According to research firm Challenger, Gray & Christmas, an international outplacement firm that tracks job cuts, nearly 80,000 jobs were lost in January, that's up 10 percent from last year. It also represents the biggest drop since January 1996 when 97,379 workers were let go.
For the five-month period, nearly 400,000 workers were cut from the payrolls.
"If your company announced plans in January to cut jobs, odds are about 1 in 8 that you were or will be affected," said John A. Challenger, chief executive of the firm. "This is, by far, the heaviest stretch of job cutting we have recorded since we began tracking job-cut announcements in 1989."
He noted the cuts come at a time when economic growth "appears to be virtually unstoppable" and said that while economic turmoil in Asia and Latin America have not directly affected the U.S. economy, it has hurt pricing power and forced exporters to make "significant payroll cuts to stay competitive."
Connecticut and California led the list of state's with the highest reductions, with a combined 38,643 job cuts.

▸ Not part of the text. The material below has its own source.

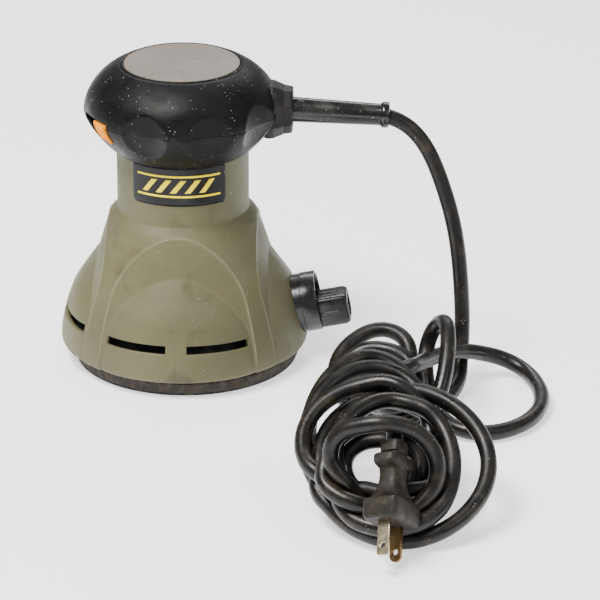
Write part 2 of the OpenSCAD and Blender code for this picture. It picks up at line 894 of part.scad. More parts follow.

The latest wave of payroll cuts are affecting the managerial and executive ranks most, according to the fourth-quarter Job Market Index. The report showed the median salary of discharged managers and executives rose 18 percent to $92,000, compared to $78,000 in the third quarter.
Year-to-date, the retail sector was hit the hardest, with some 26,000 job cuts announced. The financial sector came in second, cutting more than 13,000 jobs.